Les Miserables is one of the saddest movies I’ve ever seen.  While it is a story of the transformative, redemptive, and reconciling power of the love of God accomplished through the death of Christ juxtaposed against the hard power of the law, it seems to miss the point entirely.

Too many people hold to the law.  Too many people climb a mountain, spend a bit of time with Jesus, and the Moses, and Elijah; and when the moment is over, and they are left only in the presence of Christ, they continue to hold to the Law.  They judge their past according to the laws of Moses ; they forget that they have been redeemed and transformed by Jesus.

They live their lives in fear, running from their past, and hiding it from those who would seek to know them; as though their story only began at the moment they met Jesus and they must hide what came before.  Too many people hide the shameful things, and continue to be haunted by them.

This is not the gospel message.  The gospel message is one of freedom.  The gospel message is one of reconciliation.  The gospel message is one of removing the veil, and sharing our stories with each other, that we might know and be known by one another.  In hearing their stories, we enter into their life and share our own stories and lives with them.  It is in the shared experience and in the knowing of others that we come to love them.  And this is that is at the heart of the gospel message:  that love is everlasting.

Here in the Midwest, we do not have mountains we can ascend.  We do not get to climb a hill and pray in the bodily presence of Jesus.  We must settle for the fact that we are being transformed into the likeness of Christ.  And in that transformation, when we meet our brother and sisters, they are reflection of his glory as well.  We have the opportunity to see the reflection of Jesus in them.    And remember the truth that once was spoken:  To love another person is to see the face of God.

Tuesday, February 5, 2013

Broken Tea Cups

Broken Tea Cups

One broken tea cup, tiny cracks
     too fine for the eye to see.
     I pour into you all my best.
     Each time you end up burning me.

Broken tea cup, fractured deep,
     you hold so much but always seep.
     Wholeness is the illusion you cast,
     but you're not what you pretend to be.

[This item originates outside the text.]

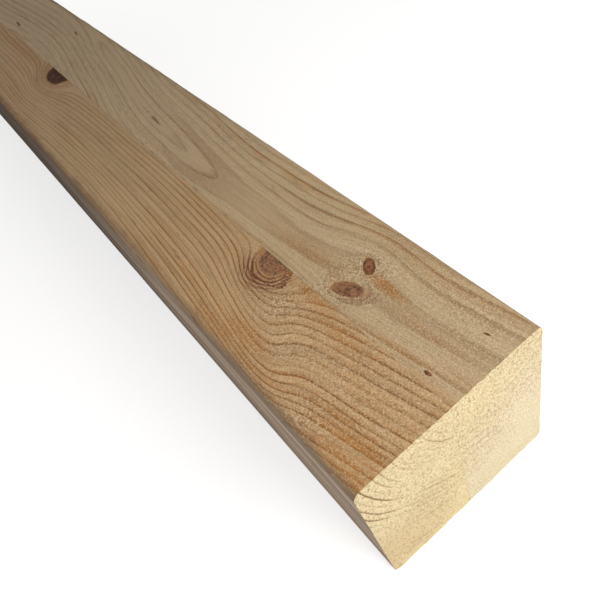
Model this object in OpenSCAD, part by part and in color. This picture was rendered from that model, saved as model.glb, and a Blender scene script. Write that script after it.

Broken tea cup, such fine cracks, never to be repaired,
     one cannot correct what remains unseen.
     Tea you shall continue to spill,
     your purpose always unfulfilled.

But this other:
Broken tea cup, many shards,
     well beyond repair,
     who left you in such mean estate?
     Who showed so little care?

Broken tea cup, there you sit,
     in pieces, sharp and broken.
     Can it be you have a purpose;
     one, to date, as yet unspoken?

Broken tea cup, please join me
     in creating something new!
     A mosaic of new life,
     transformed, redeemed in Truth.

Broken tea cup?  You are not!
     It was never your true design.
     Now you're something different--lovely, wonderful and whole:
     something I want to claim as mine.

Sunday, February 3, 2013

One Desperately Depressing Movie

I saw Les Miserables again this weekend.  I saw it over Christmas when it was first released.  Try though I did, I couldn't keep myself from crying toward the end.  The whole movie was just desperately depressing.

Certainly Fantine's character is tragic.  While Anne Hathaway's rendition of "I Dreamed a Dream" is powerful, her story isn't the one that leaves me most sad.

While many will vilify Javert for the role he plays in his ever persistent hunt for Jean Valjean, I feel incredibly sorry for him.  He is a man who has spent his entire very carefully constructing an understanding of who he is.  Javert clings to his identity with a desperation born of shame at his roots.  In the end, when he commits a single act (an act of mercy no less) that is contrary to his understanding of his identity, he is unable to reconcile the two.

Javert finds himself incapable of change.  He is unwilling to accept that his actions were, in a moment, at odds with the identity he had so carefully crafted.  Without any hope of holding these two things in tension, Javert commits suicide.  How horribly sad that he should spend the whole of his life convinced he is pursuing good, only to do one truly good thing, and to be unable to reconcile an act of mercy with his understanding of what it means to be and do good.

And Jean Valjean himself, saved by an act of mercy, a priest who could have charged him with theft and returned him to prison, instead claims Valjean for God.  This priest invites Valjean into the sanctifying love of God, and calls upon him to become an honest man who serves God.

Valjean dedicates himself to doing good.  He treats people with kindness and respect.  Thinking of others before himself, he saves a man's life, though doing so may well condemn him.  He raises an orphaned child as his own.

But Valjean is constantly aware of his precarious position.  He is constantly aware that he is a single step ahead of Javert.  And while there is much singing, this is no silly dance as found in Aladdin.  Valjean hides his past from those in his employ, as he must.  He hides his past from those in society, as he must.

But until his dying day, Valjean hides his past from everyone, including his own (adopted) child.  He runs from the shame of what he once was.  He fears that should Cosette ever find out that he was once branded a thief she herself would be ashamed.

A man who dedicated his life to the service of others, who learned to love by taking into his care a vulnerable child with no one else to love her, is unknown by all who enter his life.

Pegged a criminal by Javert, his redemption is unseen.

Beloved by Cosette, he hides his past from her, and his redemption remains unseen.

Valjean dies without ever knowing the intimacy of being known completely by another person, and being found worthy, and being deeply loved.

This, to me, is the saddest part of the whole movie.  He dies in the presence of his daughter and new son-in-law, escorted to heaven in the gracious presence of Fantine.  But in so many ways, he seems so alone and unknown in his death.  I cannot think of anything more tragic.

Though I truly enjoyed the movie, it is not one I will choose to watch very often.